Pupils revisit loops and selection as separate concepts before exploring how they can be combined within a single program. Using Scratch, they design a program with a flowchart, build it by integrating loops with if/else selection blocks, and evaluate it against a written specification. The unit develops systematic design skills, reinforcing that planning before coding leads to fewer bugs and a clearer program structure.

Learning Objectives

  • Explain the difference between a loop and a selection (if/else) and describe when each is used.
  • Design an algorithm using a flowchart that combines loops and selection.
  • Build a Scratch program that uses both a loop and an if/else block working together.
  • Evaluate a program against a specification and suggest at least one improvement.

Key Vocabulary

loop
A structure that repeats a set of instructions a fixed number of times or until a condition is met.
selection
A structure that allows a program to choose between two paths using a condition.
condition
A question with a true or false answer that determines which path a program takes.
nest
To place one structure (such as a selection) inside another (such as a loop).
flowchart
A diagram that shows the steps and decisions in an algorithm using shapes and arrows.
specification
A description of what a program must do, used to check the finished program.
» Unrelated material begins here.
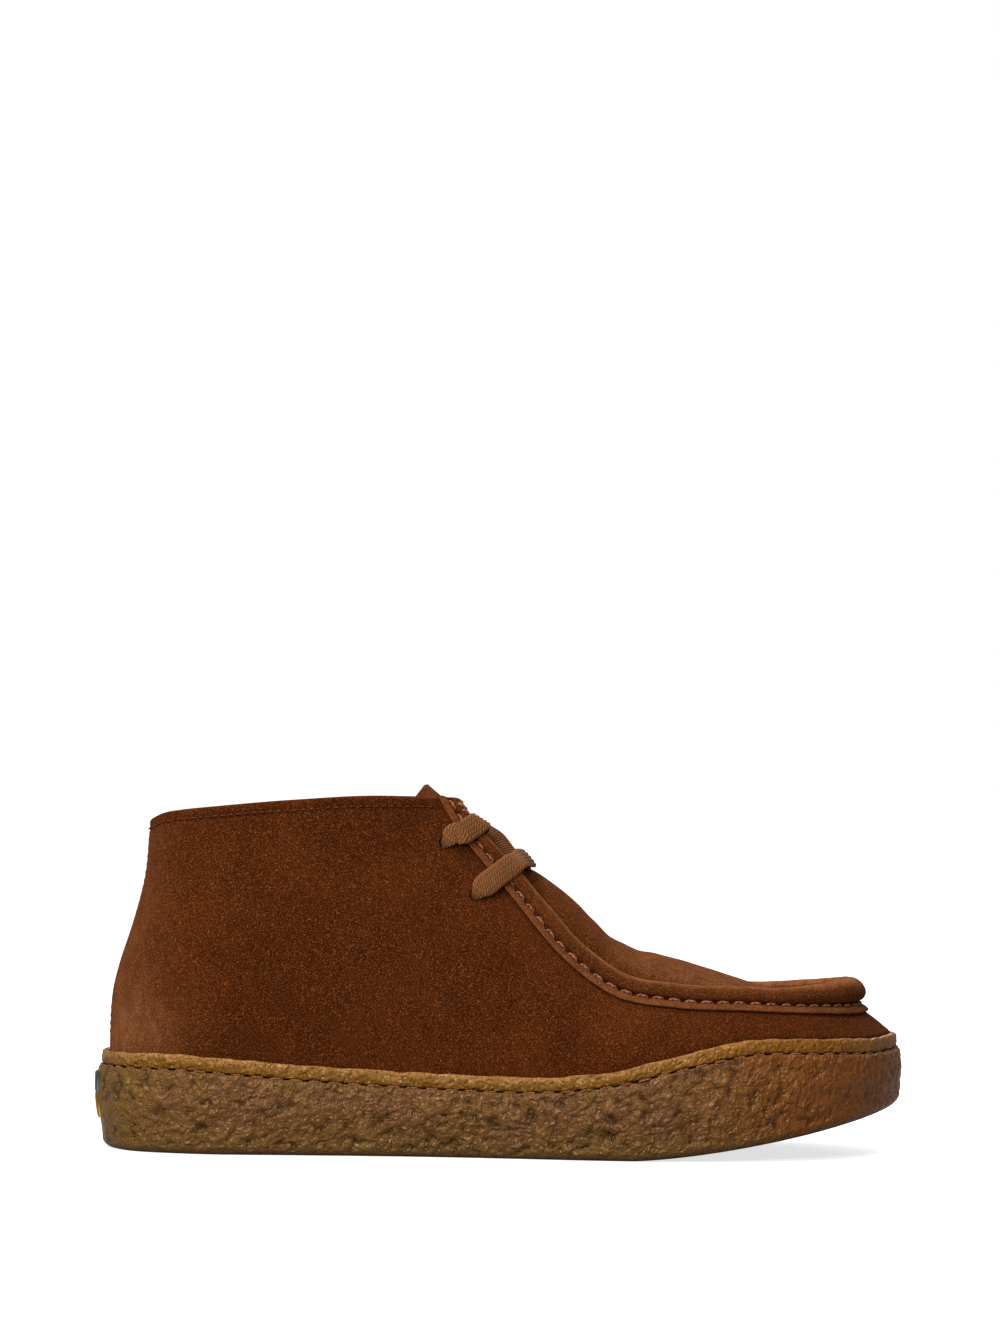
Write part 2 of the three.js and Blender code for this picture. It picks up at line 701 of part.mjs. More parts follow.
// Laces over the throat: one bar between the lower eyelets, and from each upper eyelet an end that
// turns down the tongue and is tucked under the bar.
function lace() {
  const outerSide = (row) => row;
  const innerSide = (row) => rowCount - row;
  const [upperEyelet, lowerEyelet] = eyelets;
  const barCrossing = 6.8;
  const endCrossing = 6.05;
  const barX = 0.035 * soleLength;
  const overEnds = laceLift + laceThickness + 3 * laceSlack;
  const pressedIn = 0.2 * laceThickness;
  const underBar = overEnds - laceThickness + pressedIn;
  const crownPoint = (x, y, lift) => new THREE.Vector3(x, y, crownHeight(x) + lift);
  const downTongue = new THREE.Vector3(0.62, 0, 0.78);
  const bar = ribbon(
    [
      ...overSeam(lowerEyelet, barCrossing, outerSide),
      { point: crownPoint(barX, 0, overEnds), face: downTongue },
      ...overSeam(lowerEyelet, barCrossing, innerSide).reverse(),
    ],
    24,
  );
  // The ends' places on the tongue: x as a share of soleLength, and millimetres beside the middle line.
  const bend = { x: -0.012, beside: 8.5 };
  const slide = { x: 0.014, beside: 4.5 };
  const tucked = { x: 0.035, beside: 3.8 };
  const endOf = (side, towards) => {
    const on = ({ x, beside }, lift) => crownPoint(x * soleLength, beside * towards, lift);
    const sidewards = new THREE.Vector3(0.45, 0.35 * towards, 0.82).normalize();
    return ribbon(
      [
        ...overSeam(upperEyelet, endCrossing, side),
        { point: on(bend, laceLift + 2.5 * laceSlack), face: sidewards },
        { point: on(slide, laceLift + 1.5 * laceSlack), face: downTongue },
        { point: on(tucked, underBar), face: downTongue },
      ],
      18,
    );
  };
  const outerEnd = manifoldOf(endOf(outerSide, -1));
  const innerEnd = manifoldOf(endOf(innerSide, 1));
  return geometryFrom(manifoldOf(bar).add(outerEnd).add(innerEnd));
}

// Finishes
const finish = (color, roughness) => new THREE.MeshStandardMaterial({ color, roughness, metalness: 0 });
const brownSuede = finish(0x6b3b1d, 0.95);
const apronSuede = finish(0x7a4626, 0.95);
const crepeRubber = finish(0x6c4a2b, 0.55);
const amberRubber = finish(0x94692f, 0.5);
const tanLeather = finish(0xb08a5f, 0.8);
const lacing = finish(0x86552f, 0.9);

const boot = new THREE.Group();
const add = (name, geometry, material) => {
  const mesh = new THREE.Mesh(geometry, material);
  mesh.name = name;
  boot.add(mesh);
};
add("outsole", outsole(), crepeRubber);
add("sole_band", soleBand(), amberRubber);
add("insole", insole(), tanLeather);
add("upper", upper(), brownSuede);
add("apron_tongue", apronTongue(), apronSuede);
add("raised_seam", raisedSeam(), brownSuede);
add("lace", lace(), lacing);

export default boot;
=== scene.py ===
"""Suede ankle boot with a raised moccasin seam, on a sewn cup sole of crepe rubber.

A right shoe that stands empty on its sole. Metres, +X to the toe, +Y to the inner side of the foot,
+Z up, origin on the floor at the middle of the sole. Places round the boot are counted in rows of the
section table: from the heel back along the outer side to the toe, and back along the inner side.
"""

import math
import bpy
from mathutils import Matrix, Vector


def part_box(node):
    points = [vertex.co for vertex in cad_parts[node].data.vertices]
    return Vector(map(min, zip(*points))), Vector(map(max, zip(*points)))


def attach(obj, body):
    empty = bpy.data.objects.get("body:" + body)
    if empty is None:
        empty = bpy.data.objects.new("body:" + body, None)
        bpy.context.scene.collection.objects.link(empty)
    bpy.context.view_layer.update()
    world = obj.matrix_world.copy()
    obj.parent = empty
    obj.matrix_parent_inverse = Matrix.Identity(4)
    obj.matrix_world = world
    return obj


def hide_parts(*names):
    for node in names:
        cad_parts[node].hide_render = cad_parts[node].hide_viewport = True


bl_info = {
    "name": "Suede ankle boot",
    "version": (1, 0, 0),
    "blender": (4, 5, 0),
    "location": "3D View > Sidebar > Boot",
    "description": "Makes a suede ankle boot on a crepe cup sole, with its floor, lights and camera",
    "category": "Add Mesh",
}

import bpy
import numpy as np
from bpy.props import FloatProperty, FloatVectorProperty, IntProperty, PointerProperty
from mathutils import Matrix, Vector

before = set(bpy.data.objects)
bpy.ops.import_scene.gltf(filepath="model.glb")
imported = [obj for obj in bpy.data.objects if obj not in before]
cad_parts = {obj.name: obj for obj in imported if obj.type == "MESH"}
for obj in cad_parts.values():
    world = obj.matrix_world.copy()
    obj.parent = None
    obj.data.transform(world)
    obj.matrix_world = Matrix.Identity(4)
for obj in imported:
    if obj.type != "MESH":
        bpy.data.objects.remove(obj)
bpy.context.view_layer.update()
BODY = "root"
MM = 0.001

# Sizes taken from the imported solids
SOLE_LOW, SOLE_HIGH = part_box("outsole")
SOLE_LENGTH = SOLE_HIGH.x - SOLE_LOW.x
HALF_WIDTH = (SOLE_HIGH.y - SOLE_LOW.y) / 2
RIM_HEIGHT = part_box("sole_band")[1].z
TOP_SHARE = 0.999
COLLAR_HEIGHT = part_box("upper")[1].z / TOP_SHARE

# Sole and band
TOE_SPRING = 18.6 * MM
BALL_BREAK = 102 * MM
SPRING_STEEPENING = 1.45
HEEL_BASE = 20 * MM
FORE_BASE = 11 * MM
EDGE_ROUND = 4.5 * MM
HEEL_SWELL = 2.4 * MM
TOE_SWELL = 1 * MM
LEDGE_WIDTH = 2 * MM
SIDE_TOP_ROUND = 3.2 * MM
SIDE_TOP_INSET = 1.2 * MM
BAND_WALL = 2.4 * MM
BAND_HEIGHT = 5.7 * MM
CLEARANCE = 0.3 * MM
UPPER_INSET = LEDGE_WIDTH + BAND_WALL + CLEARANCE
CUP_INSET = UPPER_INSET - CLEARANCE

# Upper, apron, seam and footbed
UPPER_WALL = 2.2 * MM
APRON_WALL = 2.3 * MM
SEAM_TUCK = 3 * MM
TONGUE_TUCK = 9 * MM
TONGUE_RISE = 10.5 * MM
EYELET_RADIUS = 2.3 * MM
FLANGE_WIDTH = 5.8 * MM
FLANGE_THICKNESS = 1.7 * MM
GROOVE_OFFSET = 1.8 * MM
ROLL_AT_COLLAR = 3.4 * MM
ROLL_AT_VAMP = 6.4 * MM
ROLL_AT_TOE = 10.2 * MM
ROLL_GROWING_ROWS = 3
ROLL_DEPTH = 0.76
SEAM_LIFT = 0.55 * MM
STEM_PLACE = 0.35 * MM
STEM_FOOT = -1 * MM
FOOTBED_THICKNESS = 4.5 * MM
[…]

Suggested Lesson Structure

10m
Warm-up

Quick-fire oral review: teacher describes a scenario and pupils call out 'loop' or 'selection'. Examples: 'do this 10 times' (loop); 'if it is raining, take an umbrella, otherwise do not' (selection); 'keep going until you reach the wall' (loop); 'if the score is above 10, show a win message' (selection). Establish: both can appear in the same program.

20m
Teaching input

Open Scratch and build a demonstration program together: a sprite that moves forward 10 steps inside a 'repeat 10' loop, and inside each loop checks if it is touching the edge — if so, it bounces back. Explain the flowchart equivalent using a prepared diagram: the loop is the outer box, the if/else is the diamond inside it. Run the program and trace through the flowchart simultaneously, marking which path is taken on each iteration. Introduce the term 'nested selection inside a loop'.

15m
Guided practice

Pupils are given a printed flowchart for a simple Scratch program: a sprite patrols left and right, and if it touches a target sprite, a score variable increases by 1. Pupils work in pairs to build the program in Scratch from the flowchart. Encourage them to build and test one component at a time — loop first, then add the condition.

10m
Independent practice

Pupils design a program specification for their own small game or simulation that must use at least one loop and one if/else selection. They complete a planning sheet (what the program does, the flowchart, and what they will need). They then begin coding. Finished programs are saved and labelled clearly.

5m
Plenary

Display two Scratch programs on the board: one that uses a loop without selection and one that uses both. Ask pupils to explain in pairs what is the same and what is different. Collect responses. Ask: which program can respond to what is happening? Why does that make it more useful? Summarise the lesson: programs that combine loops and selection are more powerful because they can react to changing situations.

Common Misconceptions

  • Pupils often place the if/else block outside the loop, meaning the check only happens once rather than on every iteration — use the flowchart to trace through and show why the diamond must be inside the loop shape.
  • Some pupils confuse a 'repeat until' loop (which already contains a condition) with an if/else block — clarify that 'repeat until' stops the loop, whereas if/else chooses between two different actions.

Prior Knowledge

Pupils should already be able to:

  • Ability to use count-controlled loops in Scratch from Year 3.
  • Ability to use if/else selection blocks in Scratch from Year 4 Autumn 1.